Methods are called by using the syntax df_object.method(). Note the inclusion of open brackets at the end of the method. Python treats methods as functions associated with a dataframe rather than just a property of the object as with attributes. Similarly to functions, methods can include optional parameters inside the brackets to change their default behaviour.

As an example, works_df.head() gets the first few rows in the DataFrame works_df using the head() method. With a method, we can supply extra information within the open brackets to control its behaviour, e.g. works_df.head(25).

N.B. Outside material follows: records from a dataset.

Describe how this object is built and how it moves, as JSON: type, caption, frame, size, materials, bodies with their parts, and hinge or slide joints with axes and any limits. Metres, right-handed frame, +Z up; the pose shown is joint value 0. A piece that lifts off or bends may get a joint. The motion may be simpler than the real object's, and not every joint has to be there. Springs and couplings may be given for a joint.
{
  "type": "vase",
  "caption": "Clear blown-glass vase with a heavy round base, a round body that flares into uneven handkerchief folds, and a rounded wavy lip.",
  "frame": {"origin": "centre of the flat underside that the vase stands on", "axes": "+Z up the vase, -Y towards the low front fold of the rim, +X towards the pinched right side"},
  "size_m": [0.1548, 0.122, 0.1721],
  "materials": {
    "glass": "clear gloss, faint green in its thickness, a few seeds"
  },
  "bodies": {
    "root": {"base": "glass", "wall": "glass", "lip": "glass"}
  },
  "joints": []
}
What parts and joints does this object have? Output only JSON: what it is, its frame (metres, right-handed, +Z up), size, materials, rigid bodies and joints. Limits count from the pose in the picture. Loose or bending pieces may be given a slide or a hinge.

Let’s try out a few of the common DataFrame methods and attributes.

Challenge - DataFrames

Using our DataFrame works_df, try out the attributes & methods below to see what they return.

  1. works_df.columns

  2. works_df.shape Take note of the output of shape - what format does it return the shape of the DataFrame in?

HINT: More on tuples, here.

  1. works_df.head() Also, what does works_df.head(15) do?

  2. works_df.tail()

  3. works_df.info()

  1. works_df.columns return list of column as a data type pandas.core.indexes.base.Index

  2. works_df.shape. Take note of the output of the shape method. What format does it return the shape of the DataFrame in?

type(works_df.shape) -> Tuple, (rows, columns), i.e. standard row-first Python format

  1. works_df.head(). Also, what does works_df.head(15) do?

Show first N lines

  1. works_df.tail()

Show last N lines

  1. works_df.info() returns a table with wealth of information about number of colums, datatypes, missing values, memory usage.

Summary Statistics & Groups in Pandas

We often want to calculate summary statistics for our data. This can be useful even at the exploratory phase as it can help you understand the ranges of your data and detect possible outliers.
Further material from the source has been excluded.